Un suo primo Caligola di Camus, recitato fortunosamente al Teatro delle Arti di Roma, fece subito storia. Ma più storia fece una leggenda: quella di un giovanotto che in una villa romana, alba degli anni Sessanta, invitato a tenere uno spettacolo da salotto, avesse fatto pipì all'anilina in grembo a un illustre uomo di lettere come Paolo Milano - in quel gesto, la leggenda vuole fosse consistito l'intero spettacolo.

Seguirono le messe in scena in un teatrino, sempre a Roma, dalle parti di piazza Bologna, di personalissime escogitazioni su testi d'autore come la Salome di Oscar Wilde applauditi da spettatori esigenti che erano Flaiano o Sandro De Feo.
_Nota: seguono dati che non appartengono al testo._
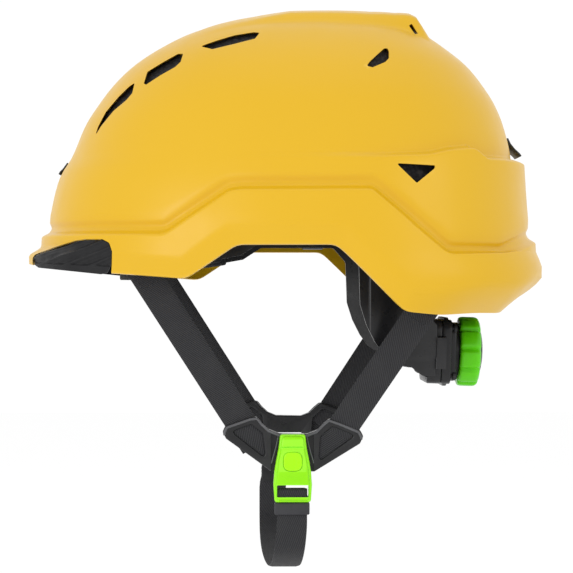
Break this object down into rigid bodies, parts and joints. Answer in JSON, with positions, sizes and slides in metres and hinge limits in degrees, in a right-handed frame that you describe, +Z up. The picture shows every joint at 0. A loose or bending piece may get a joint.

De Feo ci andava, ci ritornava e applaudiva frenetico: trascinava con sé più amici che poteva, seguito sempre dall'ombra pacifica di Ercolino Patti.
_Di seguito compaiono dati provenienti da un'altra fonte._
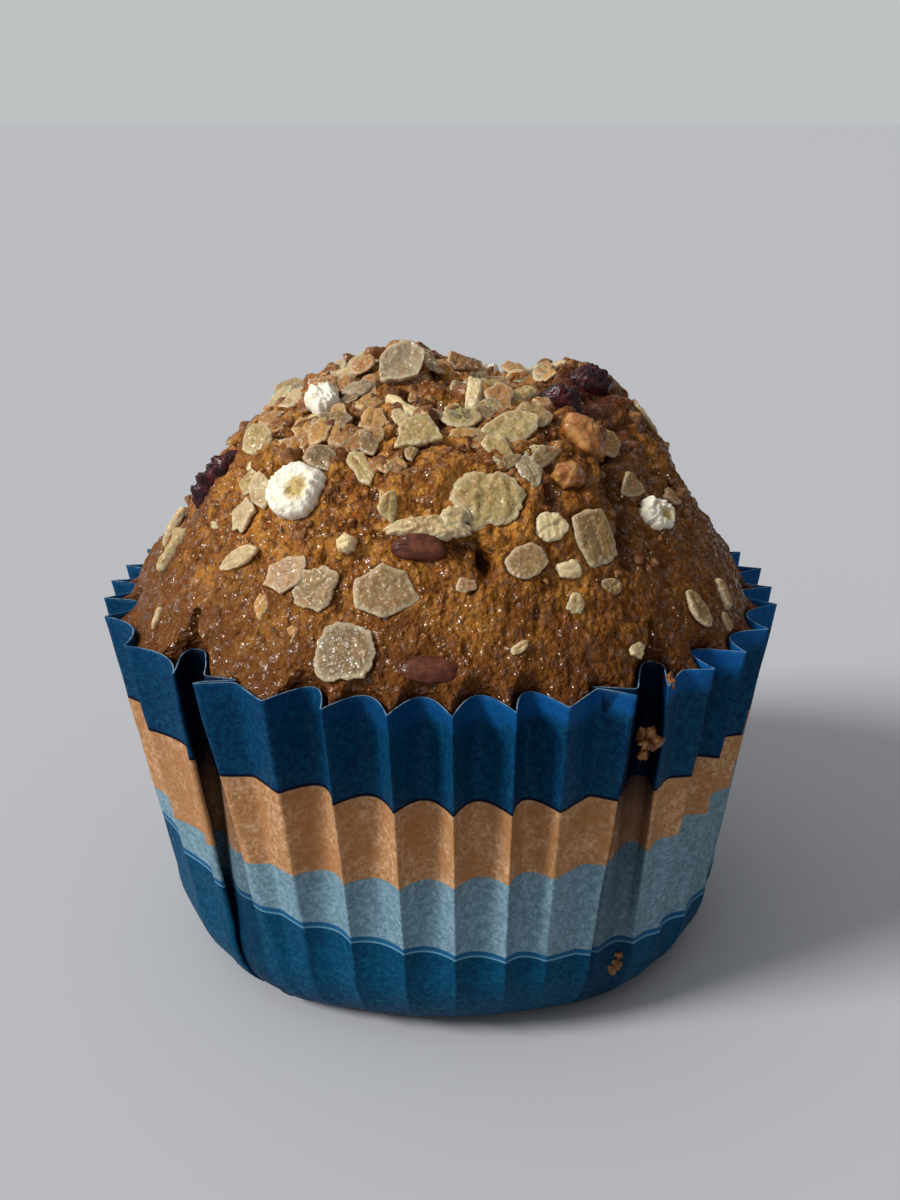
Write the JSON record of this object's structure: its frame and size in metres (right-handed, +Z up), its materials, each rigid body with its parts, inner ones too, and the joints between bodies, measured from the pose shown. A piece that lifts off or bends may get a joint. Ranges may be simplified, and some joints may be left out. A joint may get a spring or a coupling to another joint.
{
  "type": "muffin",
  "caption": "Domed muffin scattered with oat flakes, puffed grain, nuts and dried berries, in a pleated paper baking case with blue and brown bands.",
  "frame": {"origin": "middle of the paper case's flat underside, where it rests", "axes": "+Z up out of the case through the dome, -Y towards the viewer of the picture, +X to their right"},
  "size_m": [0.0759, 0.076, 0.0682],
  "materials": {
    "paper": "printed greaseproof paper",
    "crust": "baked crumb, satin where moist",
    "oat_flake": "toasted flake, matt",
    "puffed_grain": "airy and matt",
    "candied_nut": "sugared, glossy",
    "almond_slice": "satin skin",
    "dried_fruit": "wrinkled, glossy"
  },
  "bodies": {
    "root": {"paper_case": "paper", "muffin_body": "crust", "flake_crown": "oat_flake", "puff_small": "puffed_grain", "puff_large": "puffed_grain", "flake_chip_upper": "oat_flake", "flake_chip_lower": "oat_flake", "flake_long": "oat_flake", "flake_bone": "oat_flake", "flake_corner": "oat_flake", "flake_golden": "oat_flake", "sliver_crown": "oat_flake", "flake_cream": "oat_flake", "sliver_cream": "oat_flake", "berry_left": "dried_fruit", "sliver_left_high": "oat_flake", "sliver_left_low": "oat_flake", "flake_pale": "oat_flake", "flake_ragged": "oat_flake", "flake_front": "oat_flake", "flake_round": "oat_flake", "almond_skin": "almond_slice", "almond_low": "almond_slice", "flake_ledge": "oat_flake", "stick": "oat_flake", "sliver_right": "oat_flake", "flake_upper": "oat_flake", "nut_caramel": "candied_nut", "flake_yellow": "oat_flake", "flake_smoky": "oat_flake", "nut_glossy": "candied_nut", "flake_bright": "oat_flake", "flake_leaning": "oat_flake", "flake_amber": "oat_flake", "puff_right": "puffed_grain", "flake_edge": "oat_flake", "flake_low": "oat_flake", "sliver_low": "oat_flake", "berry_crest": "dried_fruit", "berry_hollow": "dried_fruit", "flake_back_left": "oat_flake", "flake_back_high": "oat_flake", "puff_back": "puffed_grain", "flake_back_right": "oat_flake", "flake_back_low": "oat_flake", "sliver_back": "oat_flake", "berry_back": "dried_fruit", "nut_back": "candied_nut"}
  },
  "joints": []
}
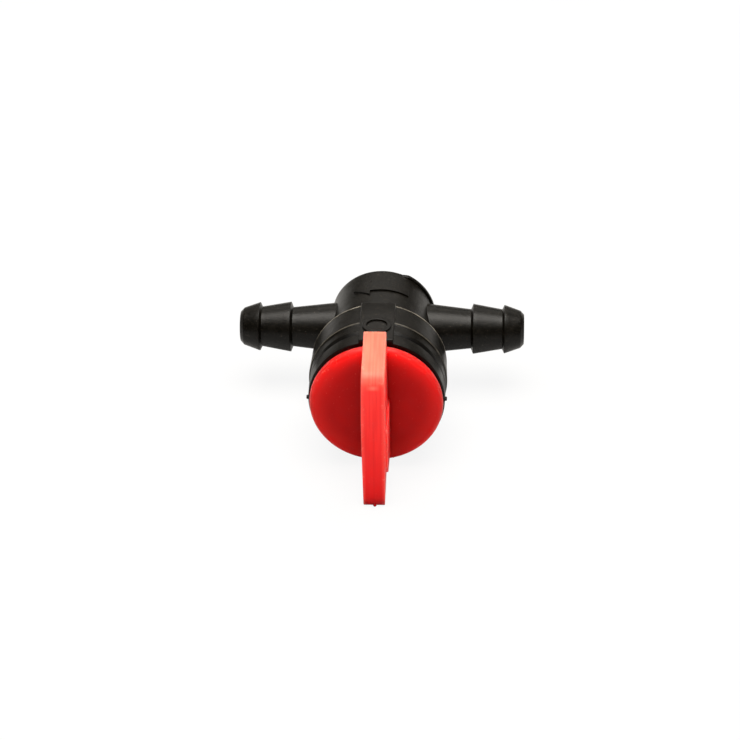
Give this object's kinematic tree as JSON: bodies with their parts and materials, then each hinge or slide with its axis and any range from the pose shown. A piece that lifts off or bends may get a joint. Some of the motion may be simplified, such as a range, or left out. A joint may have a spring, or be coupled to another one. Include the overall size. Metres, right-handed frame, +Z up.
{
  "type": "inline barbed shut-off valve",
  "caption": "Inline quarter-turn shut-off valve for small hose: black body with a hose barb at each side and a red disc knob with an upright fin.",
  "frame": {"origin": "middle of the foot of the whole valve's box, on the surface that it lies on", "axes": "+X along the two barbs, to the right seen from the knob; +Z up; the knob faces -Y and is raised by the valve's resting lean of 2.57 degrees"},
  "size_m": [0.044, 0.0362, 0.024],
  "materials": {
    "black_moulding": "satin, fine moulded grain",
    "red_moulding": "smooth semi-gloss",
    "washer_plastic": "smooth",
    "spring_steel": "bright spring wire",
    "seal_rubber": "matt"
  },
  "bodies": {
    "housing": {"valve_body": "black_moulding", "retaining_ring": "spring_steel", "thrust_washer": "washer_plastic"},
    "knob": {"turn_knob": "red_moulding", "stem_o_ring_inner": "seal_rubber", "stem_o_ring_outer": "seal_rubber", "port_seal_right": "seal_rubber", "port_seal_left": "seal_rubber"}
  },
  "joints": [
    {"name": "knob_turn", "type": "hinge", "parent": "housing", "child": "knob", "pos_m": [0, 0.01368, 0.01], "axis": [0, -0.999, 0.0449], "range_deg": [0, 90]}
  ]
}
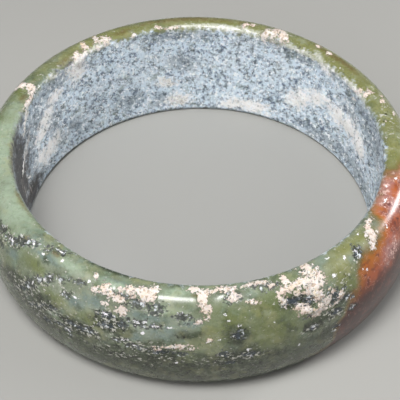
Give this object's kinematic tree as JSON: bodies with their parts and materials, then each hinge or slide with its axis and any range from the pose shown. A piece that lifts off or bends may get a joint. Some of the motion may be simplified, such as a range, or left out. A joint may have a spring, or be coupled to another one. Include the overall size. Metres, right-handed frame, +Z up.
{
  "type": "bracelet",
  "caption": "Plain round jade bangle, flat below, with a D-shaped section, an open hole for the hand, and chipped, crusted, partly altered stone.",
  "frame": {"origin": "on the axis of the hole, in the plane of the flat underside that the bangle rests on", "axes": "+Z up through the hole, -Y towards the side with the horseshoe crust and +X towards the russet zone"},
  "size_m": [0.0746, 0.0746, 0.0207],
  "materials": {
    "nephrite": "polished olive-green nephrite outside, frosted grey in the hole, with a russet zone and cream crusts"
  },
  "bodies": {
    "root": {"bracelet": "nephrite"}
  },
  "joints": []
}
Il sipario del Teatro delle Muse, questo il nome del locale, si apriva su una mareggiata di stracci da trovarobato, su un piazzato di luci che ne schiacciava le prospettive. Il regista, l'attore, aveva la sapienza di conquistarti con la beffa contro ogni illusione teatrale, iscrivendo il proprio gesto nelle cifre di un'arte manierista dai connotati ambiguissimi, in una parodia che abusava di se stessa e insieme si trasformava in lirismo altissimo, nell'alone di un inconsueto romanticismo per il boccascena italiano. La voluttà per una bellezza maculata e intorbidata, secondo il dettame di Baudelaire, trionfava.

Bene era pugliese: i pugliesi sono spesso dotati di un istinto farceur trascinante; ma in lui c'era anche un secondo istinto, quello del vorace affabulatore intellettuale. Faceva razzie nel melodramma, nel noir, nell'ormai cariato spettacolo di varietà; e ciò che sembrava voler distruggere era poi oggetto di una infiammata passione. Il suo amore forsennato per tutto quanto era assoluta deriva nel mondo teatrale si incendiava di odio apparente.
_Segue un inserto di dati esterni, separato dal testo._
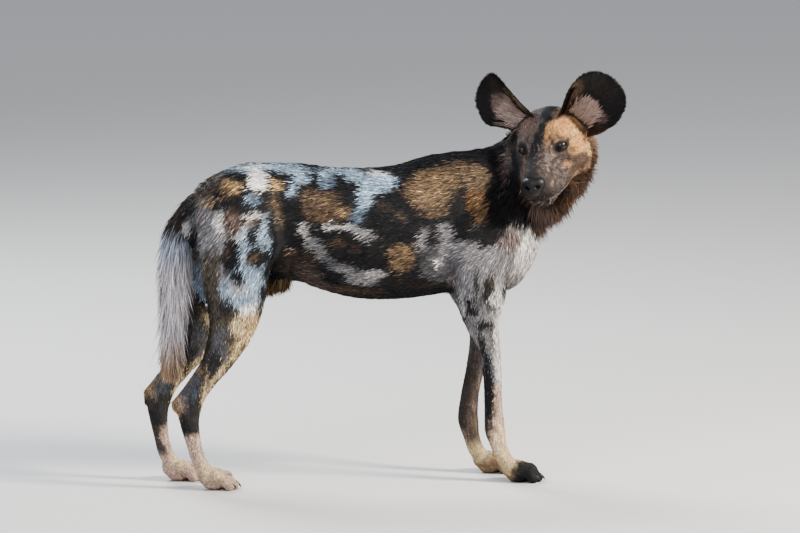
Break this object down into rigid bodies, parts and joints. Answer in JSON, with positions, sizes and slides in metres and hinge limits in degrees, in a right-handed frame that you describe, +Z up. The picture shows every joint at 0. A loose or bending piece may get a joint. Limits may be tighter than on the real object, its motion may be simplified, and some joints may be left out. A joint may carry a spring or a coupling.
{
  "type": "african wild dog, still model",
  "caption": "Life-size standing African wild dog, still, heading along X with its head turned right, large round ears, throat ruff and a hanging brush tail.",
  "frame": {"origin": "bottom centre of the bounding box, on the floor the feet stand on", "axes": "+X the way the body heads, +Y the animal's left, +Z up"},
  "size_m": [1.0778, 0.3208, 0.9396],
  "materials": {
    "coat_fur": "short blotched fur in black, brown, tan, grey and white",
    "pale_fur": "long pale brush hair",
    "ear_fur": "short near-black fur",
    "nose_leather": "moist fine-grained black skin",
    "eye_dark": "wet dark brown eye"
  },
  "bodies": {
    "root": {"torso": "coat_fur", "neck": "coat_fur", "head": "coat_fur", "nose": "nose_leather", "eye_left": "eye_dark", "eye_right": "eye_dark", "ear_left": "ear_fur", "ear_right": "ear_fur", "tail": "pale_fur", "thigh_left": "coat_fur", "hind_leg_left": "coat_fur", "hind_foot_left": "coat_fur", "upper_arm_left": "coat_fur", "forearm_left": "coat_fur", "fore_foot_left": "coat_fur", "thigh_right": "coat_fur", "hind_leg_right": "coat_fur", "hind_foot_right": "coat_fur", "upper_arm_right": "coat_fur", "forearm_right": "coat_fur", "fore_foot_right": "coat_fur"}
  },
  "joints": []
}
Metteva in scena Amleto recitando su casse da imballaggio che quasi arrivavano al soffitto, e lassù prendeva a schiaffi Ofelia ("Va in convento... va in convento!...") quasi facendola sanguinare. Oppure, quando aggrappato a una corda, dalla cavità del palcoscenico si lanciava in volo sulle teste del pubblico per immagarlo nei panni di un personalissimo Pinocchio, si aveva la certezza che il teatro potesse violare tutto il possibile tanto ricchi diventavano i suoi connotati, tanto trascinanti erano le invenzioni interne alla sua grammatica.

Il teatro era una certezza, in tutte le sue forme, in tutte le sue esperienze: e il languore lunare nel quale Carmelo si fasciava con il flusso nasale della sua voce, quelle certezze e quelle esperienze vestiva alla maniera di un miraggio alla cui seduzione era impossibile scampare.

Avvenne poi che l'esplosione vitale di tanta fantasia cercasse una personale e illustre codificazione. Carmelo cristallizzò la sua arte di maniacale e fiabesco dicitore in dispositivi sofisticatissimi sfruttando l'offerta d'una serie sempre rinnovata di protesi acustiche. Al romantico teppismo della prima ora seguì l'eletto virtuosismo della fase seconda.

Lo spettacolo si mutò in un trionfo di microfoni e diffusori dentro i quali il grande attore lasciava nuotare le sottigliezze della propria vocalità pensante. Majakovskij, Dante, Leopardi, sussurri e sgargianti vocalizzi furono materia di una nuova larghissima seduzione sul pubblico. Non più piccole sale, ma spazi aperti e, magari, un teatro d'opera con i suoi velluti rossi, i suoi stucchi dorati, violati però dal funebre cerimoniale delle intermediazioni tecnologiche della modernità.

Direi che Carmelo Bene fosse affascinato dallidea del "concerto" al modo di un cantante rock. Quel modello, un naufragio nella folla, desiderò con violenza disegnarselo sul proprio corpo. Ma quel corpo restò pur sempre quello di un menestrello di secoli lontani che, impossessatosi della strumentazione più sofisticata dell'ingegneria fonica, vi filtrava la propria incorrotta nostalgia per emozioni da sillabarsi comunque nell'intimità solitaria del cuore e della mente.

Il nostro teatro non è teatro di strutture funzionanti in continuità, anzi è un teatro devastato nelle proprie strutture: casomai è solcato da meteore che mandano scintille incantevoli in un buio pesto, in un buio dove si combattono faziosità incrociate e colpevoli. Carmelo Bene fu una di quelle meteore, la più luminosa di tutte, vittoriosa su qualsiasi faziosità. Senza di lui il buio si è fatto ancora più pesto.